* begin *

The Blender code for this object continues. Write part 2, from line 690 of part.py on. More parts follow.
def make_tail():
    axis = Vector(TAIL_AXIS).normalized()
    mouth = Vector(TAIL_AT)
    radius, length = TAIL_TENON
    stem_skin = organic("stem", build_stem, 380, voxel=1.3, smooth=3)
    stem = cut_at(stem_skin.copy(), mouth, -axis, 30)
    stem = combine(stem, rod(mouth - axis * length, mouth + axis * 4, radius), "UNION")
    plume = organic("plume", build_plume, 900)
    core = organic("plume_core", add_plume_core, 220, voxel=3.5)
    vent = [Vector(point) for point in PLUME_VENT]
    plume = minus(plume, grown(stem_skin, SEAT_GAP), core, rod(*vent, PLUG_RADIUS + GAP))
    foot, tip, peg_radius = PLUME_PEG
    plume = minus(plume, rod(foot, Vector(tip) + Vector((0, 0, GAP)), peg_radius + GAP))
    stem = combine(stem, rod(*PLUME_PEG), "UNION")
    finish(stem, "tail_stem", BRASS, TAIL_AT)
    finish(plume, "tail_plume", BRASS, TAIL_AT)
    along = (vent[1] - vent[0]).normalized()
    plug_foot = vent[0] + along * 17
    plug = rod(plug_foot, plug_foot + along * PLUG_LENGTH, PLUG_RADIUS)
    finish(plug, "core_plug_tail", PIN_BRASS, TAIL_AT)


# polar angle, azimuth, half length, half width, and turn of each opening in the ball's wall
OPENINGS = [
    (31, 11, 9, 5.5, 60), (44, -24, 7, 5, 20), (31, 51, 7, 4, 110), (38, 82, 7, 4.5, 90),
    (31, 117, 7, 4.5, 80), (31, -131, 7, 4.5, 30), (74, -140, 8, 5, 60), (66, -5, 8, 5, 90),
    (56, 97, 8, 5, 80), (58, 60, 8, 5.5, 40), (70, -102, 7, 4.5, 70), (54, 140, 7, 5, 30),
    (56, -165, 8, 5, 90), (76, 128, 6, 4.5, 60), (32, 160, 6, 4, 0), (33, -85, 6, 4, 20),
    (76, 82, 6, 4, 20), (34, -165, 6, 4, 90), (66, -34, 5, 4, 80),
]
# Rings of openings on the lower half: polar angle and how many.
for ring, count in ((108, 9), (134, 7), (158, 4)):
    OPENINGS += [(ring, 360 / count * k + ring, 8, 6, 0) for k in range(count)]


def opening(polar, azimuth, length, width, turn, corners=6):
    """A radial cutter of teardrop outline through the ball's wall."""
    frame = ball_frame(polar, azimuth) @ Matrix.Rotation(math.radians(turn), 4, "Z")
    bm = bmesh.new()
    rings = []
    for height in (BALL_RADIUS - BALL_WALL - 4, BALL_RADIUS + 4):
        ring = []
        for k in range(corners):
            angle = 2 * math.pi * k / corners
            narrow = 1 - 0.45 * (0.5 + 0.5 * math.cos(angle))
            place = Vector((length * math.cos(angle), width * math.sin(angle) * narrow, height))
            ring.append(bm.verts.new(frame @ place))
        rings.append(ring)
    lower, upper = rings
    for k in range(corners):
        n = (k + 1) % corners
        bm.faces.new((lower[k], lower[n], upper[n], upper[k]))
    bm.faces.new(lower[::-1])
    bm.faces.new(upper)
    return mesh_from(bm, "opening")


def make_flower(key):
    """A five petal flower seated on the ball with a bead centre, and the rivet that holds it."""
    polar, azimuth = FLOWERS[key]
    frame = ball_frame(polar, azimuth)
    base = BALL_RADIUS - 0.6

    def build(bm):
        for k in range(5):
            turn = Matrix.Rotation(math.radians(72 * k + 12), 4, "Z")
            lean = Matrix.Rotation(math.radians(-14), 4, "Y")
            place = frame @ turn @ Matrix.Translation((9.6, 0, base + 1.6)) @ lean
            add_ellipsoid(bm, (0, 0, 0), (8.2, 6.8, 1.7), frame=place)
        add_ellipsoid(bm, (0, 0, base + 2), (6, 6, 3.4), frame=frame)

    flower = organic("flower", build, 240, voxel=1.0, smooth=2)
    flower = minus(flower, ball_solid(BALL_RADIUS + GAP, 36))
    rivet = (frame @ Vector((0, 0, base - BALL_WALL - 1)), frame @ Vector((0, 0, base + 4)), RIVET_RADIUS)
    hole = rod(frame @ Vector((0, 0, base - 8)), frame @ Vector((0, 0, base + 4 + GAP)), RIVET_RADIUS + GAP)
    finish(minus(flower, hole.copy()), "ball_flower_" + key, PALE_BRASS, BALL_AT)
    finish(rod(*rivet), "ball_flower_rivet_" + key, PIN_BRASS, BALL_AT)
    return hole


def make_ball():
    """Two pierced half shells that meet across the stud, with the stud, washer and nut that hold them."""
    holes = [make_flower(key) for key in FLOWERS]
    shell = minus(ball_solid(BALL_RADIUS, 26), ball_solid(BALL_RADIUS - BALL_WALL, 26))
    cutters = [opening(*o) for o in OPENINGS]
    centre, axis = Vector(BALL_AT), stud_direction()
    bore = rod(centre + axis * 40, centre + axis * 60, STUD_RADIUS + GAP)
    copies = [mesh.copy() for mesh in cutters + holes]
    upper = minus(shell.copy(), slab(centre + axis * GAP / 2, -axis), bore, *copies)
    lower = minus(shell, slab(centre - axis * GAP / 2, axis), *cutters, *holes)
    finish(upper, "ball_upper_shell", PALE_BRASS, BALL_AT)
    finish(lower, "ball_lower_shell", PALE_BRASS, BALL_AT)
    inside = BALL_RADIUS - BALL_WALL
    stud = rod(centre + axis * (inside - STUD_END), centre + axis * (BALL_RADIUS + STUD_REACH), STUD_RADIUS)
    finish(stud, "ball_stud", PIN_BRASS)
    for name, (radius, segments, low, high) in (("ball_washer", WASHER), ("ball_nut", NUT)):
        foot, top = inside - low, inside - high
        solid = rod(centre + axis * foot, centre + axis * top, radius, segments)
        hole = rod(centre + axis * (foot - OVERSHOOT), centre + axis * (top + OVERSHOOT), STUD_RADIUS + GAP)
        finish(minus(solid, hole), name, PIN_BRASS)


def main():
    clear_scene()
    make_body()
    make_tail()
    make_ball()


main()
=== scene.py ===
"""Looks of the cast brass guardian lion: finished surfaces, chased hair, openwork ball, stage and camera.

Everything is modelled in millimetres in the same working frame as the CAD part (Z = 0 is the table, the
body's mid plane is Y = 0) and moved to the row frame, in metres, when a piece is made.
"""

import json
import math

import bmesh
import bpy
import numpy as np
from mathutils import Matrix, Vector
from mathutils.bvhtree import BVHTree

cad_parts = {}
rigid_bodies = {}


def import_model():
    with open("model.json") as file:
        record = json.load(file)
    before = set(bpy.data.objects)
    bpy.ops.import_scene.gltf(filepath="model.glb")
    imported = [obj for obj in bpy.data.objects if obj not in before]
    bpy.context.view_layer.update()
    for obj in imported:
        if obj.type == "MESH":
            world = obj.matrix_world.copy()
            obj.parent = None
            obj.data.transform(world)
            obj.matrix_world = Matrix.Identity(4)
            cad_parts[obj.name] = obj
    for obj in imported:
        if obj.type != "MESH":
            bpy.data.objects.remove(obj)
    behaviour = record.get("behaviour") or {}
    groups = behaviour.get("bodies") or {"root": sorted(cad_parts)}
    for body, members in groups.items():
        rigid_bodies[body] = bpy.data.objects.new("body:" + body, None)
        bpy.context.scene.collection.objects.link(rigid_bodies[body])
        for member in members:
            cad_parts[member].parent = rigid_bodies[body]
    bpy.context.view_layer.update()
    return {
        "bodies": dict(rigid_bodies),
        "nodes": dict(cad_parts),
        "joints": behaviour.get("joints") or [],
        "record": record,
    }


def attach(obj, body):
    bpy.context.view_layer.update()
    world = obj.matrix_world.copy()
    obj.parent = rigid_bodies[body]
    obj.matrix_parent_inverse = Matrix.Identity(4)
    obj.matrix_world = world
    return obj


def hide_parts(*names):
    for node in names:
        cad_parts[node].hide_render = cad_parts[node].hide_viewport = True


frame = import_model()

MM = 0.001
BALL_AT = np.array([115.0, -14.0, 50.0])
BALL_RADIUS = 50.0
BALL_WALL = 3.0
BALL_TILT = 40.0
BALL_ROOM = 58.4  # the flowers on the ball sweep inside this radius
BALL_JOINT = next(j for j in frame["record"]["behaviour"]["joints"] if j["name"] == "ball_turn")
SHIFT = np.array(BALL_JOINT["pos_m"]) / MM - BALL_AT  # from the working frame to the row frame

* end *
* begin *

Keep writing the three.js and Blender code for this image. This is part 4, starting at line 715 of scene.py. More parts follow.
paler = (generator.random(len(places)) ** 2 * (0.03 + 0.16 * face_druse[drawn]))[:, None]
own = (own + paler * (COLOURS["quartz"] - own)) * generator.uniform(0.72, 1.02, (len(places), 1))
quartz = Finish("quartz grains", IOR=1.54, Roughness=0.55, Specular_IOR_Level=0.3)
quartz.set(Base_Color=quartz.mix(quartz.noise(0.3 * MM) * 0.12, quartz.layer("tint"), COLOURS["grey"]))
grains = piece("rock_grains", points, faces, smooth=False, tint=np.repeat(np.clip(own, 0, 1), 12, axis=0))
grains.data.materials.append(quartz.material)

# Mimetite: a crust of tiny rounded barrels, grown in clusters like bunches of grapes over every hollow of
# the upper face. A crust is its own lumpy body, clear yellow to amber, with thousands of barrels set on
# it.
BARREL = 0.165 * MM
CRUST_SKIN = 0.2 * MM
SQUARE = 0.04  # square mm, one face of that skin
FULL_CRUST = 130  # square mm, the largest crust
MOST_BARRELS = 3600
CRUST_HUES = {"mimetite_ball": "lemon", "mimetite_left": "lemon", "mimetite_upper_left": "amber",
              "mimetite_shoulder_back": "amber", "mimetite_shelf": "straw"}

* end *

SHORT PROBLEM
Start with the line that holds "obj.parent = None" and finish with the line that holds "bpy.context.scene.collection.objects.link(rigid_bodies[body])". Transcribe each line in between exactly, and those two as well.

THE SOLUTION
            obj.parent = None
            obj.data.transform(world)
            obj.matrix_world = Matrix.Identity(4)
            cad_parts[obj.name] = obj
    for obj in imported:
        if obj.type != "MESH":
            bpy.data.objects.remove(obj)
    behaviour = record.get("behaviour") or {}
    groups = behaviour.get("bodies") or {"root": sorted(cad_parts)}
    for body, members in groups.items():
        rigid_bodies[body] = bpy.data.objects.new("body:" + body, None)
        bpy.context.scene.collection.objects.link(rigid_bodies[body])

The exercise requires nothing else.